#### [Problem to solve]
Stop after the line containing "floor, Z = 0.": print each line exactly from the first line of the listing up to that point.

──────── Source excerpt ────────

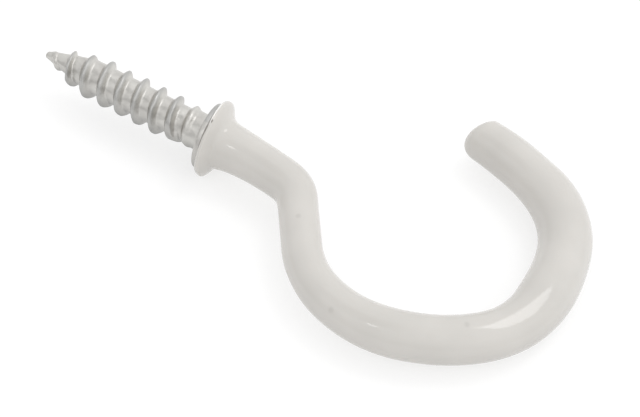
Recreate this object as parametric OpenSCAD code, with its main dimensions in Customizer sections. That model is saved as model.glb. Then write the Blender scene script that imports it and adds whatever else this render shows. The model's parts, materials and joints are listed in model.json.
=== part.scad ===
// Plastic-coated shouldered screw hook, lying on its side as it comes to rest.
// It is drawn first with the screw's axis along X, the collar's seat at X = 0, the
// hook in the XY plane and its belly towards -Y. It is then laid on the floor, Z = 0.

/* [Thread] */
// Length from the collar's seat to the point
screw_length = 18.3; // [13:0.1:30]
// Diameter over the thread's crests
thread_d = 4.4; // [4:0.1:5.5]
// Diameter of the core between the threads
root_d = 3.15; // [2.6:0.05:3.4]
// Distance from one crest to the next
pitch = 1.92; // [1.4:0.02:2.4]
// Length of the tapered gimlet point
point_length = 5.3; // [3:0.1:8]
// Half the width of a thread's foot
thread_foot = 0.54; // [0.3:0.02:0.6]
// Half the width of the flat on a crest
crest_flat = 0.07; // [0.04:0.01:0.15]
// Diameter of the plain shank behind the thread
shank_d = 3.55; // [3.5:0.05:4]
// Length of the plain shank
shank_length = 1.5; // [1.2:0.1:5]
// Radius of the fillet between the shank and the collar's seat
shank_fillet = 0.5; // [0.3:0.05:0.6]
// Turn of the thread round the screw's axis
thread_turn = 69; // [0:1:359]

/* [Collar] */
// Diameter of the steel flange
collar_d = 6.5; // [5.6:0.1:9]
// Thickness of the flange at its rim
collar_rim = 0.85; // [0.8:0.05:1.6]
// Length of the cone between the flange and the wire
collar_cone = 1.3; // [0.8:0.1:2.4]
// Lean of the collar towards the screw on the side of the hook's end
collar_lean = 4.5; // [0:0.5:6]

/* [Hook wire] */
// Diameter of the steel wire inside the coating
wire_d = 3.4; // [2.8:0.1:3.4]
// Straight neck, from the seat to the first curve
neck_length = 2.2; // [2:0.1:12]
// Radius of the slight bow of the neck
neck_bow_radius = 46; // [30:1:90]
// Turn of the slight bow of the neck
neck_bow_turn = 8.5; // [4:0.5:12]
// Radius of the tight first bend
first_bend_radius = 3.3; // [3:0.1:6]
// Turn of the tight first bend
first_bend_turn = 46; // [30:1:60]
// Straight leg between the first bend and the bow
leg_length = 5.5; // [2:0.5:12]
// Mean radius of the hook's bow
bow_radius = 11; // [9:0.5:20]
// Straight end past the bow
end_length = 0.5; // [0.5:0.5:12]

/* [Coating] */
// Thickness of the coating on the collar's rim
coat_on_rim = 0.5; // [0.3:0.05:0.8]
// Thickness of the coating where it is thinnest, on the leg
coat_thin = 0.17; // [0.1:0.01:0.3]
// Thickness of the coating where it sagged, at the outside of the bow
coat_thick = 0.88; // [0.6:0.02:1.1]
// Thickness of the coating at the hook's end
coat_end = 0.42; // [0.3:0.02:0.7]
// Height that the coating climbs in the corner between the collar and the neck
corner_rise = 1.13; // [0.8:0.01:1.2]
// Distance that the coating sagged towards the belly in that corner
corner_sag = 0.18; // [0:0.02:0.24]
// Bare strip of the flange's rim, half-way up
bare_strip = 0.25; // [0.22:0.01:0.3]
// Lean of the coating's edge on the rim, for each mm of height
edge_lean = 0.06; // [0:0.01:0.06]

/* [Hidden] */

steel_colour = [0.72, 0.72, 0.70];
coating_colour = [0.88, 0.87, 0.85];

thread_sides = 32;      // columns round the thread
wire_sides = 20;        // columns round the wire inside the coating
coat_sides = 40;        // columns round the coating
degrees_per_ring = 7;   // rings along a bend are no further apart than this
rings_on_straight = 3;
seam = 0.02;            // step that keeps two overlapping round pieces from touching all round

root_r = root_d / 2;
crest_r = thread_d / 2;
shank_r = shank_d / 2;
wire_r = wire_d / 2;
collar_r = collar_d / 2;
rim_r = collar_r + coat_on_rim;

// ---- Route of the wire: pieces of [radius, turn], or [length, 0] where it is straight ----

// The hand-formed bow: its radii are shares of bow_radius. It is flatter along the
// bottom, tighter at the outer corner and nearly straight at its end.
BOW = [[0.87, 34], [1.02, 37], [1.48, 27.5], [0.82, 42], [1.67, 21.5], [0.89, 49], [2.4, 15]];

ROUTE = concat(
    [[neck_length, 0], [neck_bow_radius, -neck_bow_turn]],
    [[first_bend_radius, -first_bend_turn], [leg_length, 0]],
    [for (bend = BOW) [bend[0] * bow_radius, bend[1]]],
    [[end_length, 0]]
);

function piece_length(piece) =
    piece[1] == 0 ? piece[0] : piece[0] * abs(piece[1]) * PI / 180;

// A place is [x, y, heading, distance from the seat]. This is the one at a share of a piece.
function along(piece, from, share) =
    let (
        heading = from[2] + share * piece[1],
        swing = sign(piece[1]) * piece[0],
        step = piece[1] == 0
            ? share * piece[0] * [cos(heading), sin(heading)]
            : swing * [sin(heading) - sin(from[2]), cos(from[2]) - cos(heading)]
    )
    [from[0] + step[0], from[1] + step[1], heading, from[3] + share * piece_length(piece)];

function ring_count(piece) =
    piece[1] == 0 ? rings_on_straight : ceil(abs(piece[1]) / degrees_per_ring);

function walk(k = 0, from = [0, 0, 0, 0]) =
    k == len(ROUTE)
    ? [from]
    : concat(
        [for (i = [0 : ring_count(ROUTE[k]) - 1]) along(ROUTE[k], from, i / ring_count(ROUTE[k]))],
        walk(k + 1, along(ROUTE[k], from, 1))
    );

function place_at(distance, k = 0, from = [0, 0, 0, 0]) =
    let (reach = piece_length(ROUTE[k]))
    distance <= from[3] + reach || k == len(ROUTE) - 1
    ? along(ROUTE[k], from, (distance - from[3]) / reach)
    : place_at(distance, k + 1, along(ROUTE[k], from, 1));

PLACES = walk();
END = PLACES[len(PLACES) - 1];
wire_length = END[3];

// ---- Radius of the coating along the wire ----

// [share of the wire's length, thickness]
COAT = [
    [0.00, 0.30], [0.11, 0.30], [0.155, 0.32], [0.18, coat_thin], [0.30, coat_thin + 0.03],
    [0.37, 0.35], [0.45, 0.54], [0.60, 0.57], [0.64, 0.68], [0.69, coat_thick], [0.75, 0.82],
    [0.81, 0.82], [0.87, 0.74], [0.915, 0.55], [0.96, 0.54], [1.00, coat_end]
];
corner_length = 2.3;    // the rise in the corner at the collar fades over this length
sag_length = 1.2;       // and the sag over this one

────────

#### [Result for this task]
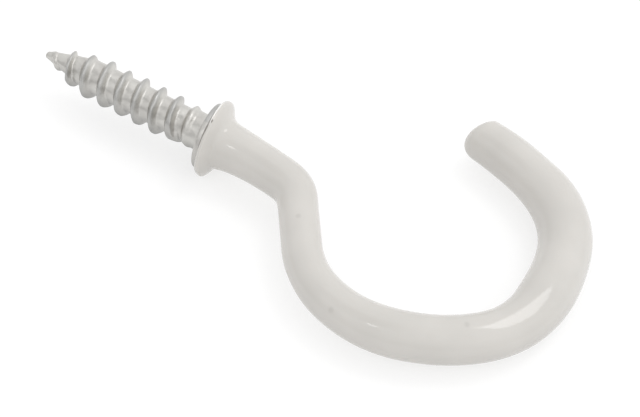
Recreate this object as parametric OpenSCAD code, with its main dimensions in Customizer sections. That model is saved as model.glb. Then write the Blender scene script that imports it and adds whatever else this render shows. The model's parts, materials and joints are listed in model.json.
=== part.scad ===
// Plastic-coated shouldered screw hook, lying on its side as it comes to rest.
// It is drawn first with the screw's axis along X, the collar's seat at X = 0, the
// hook in the XY plane and its belly towards -Y. It is then laid on the floor, Z = 0.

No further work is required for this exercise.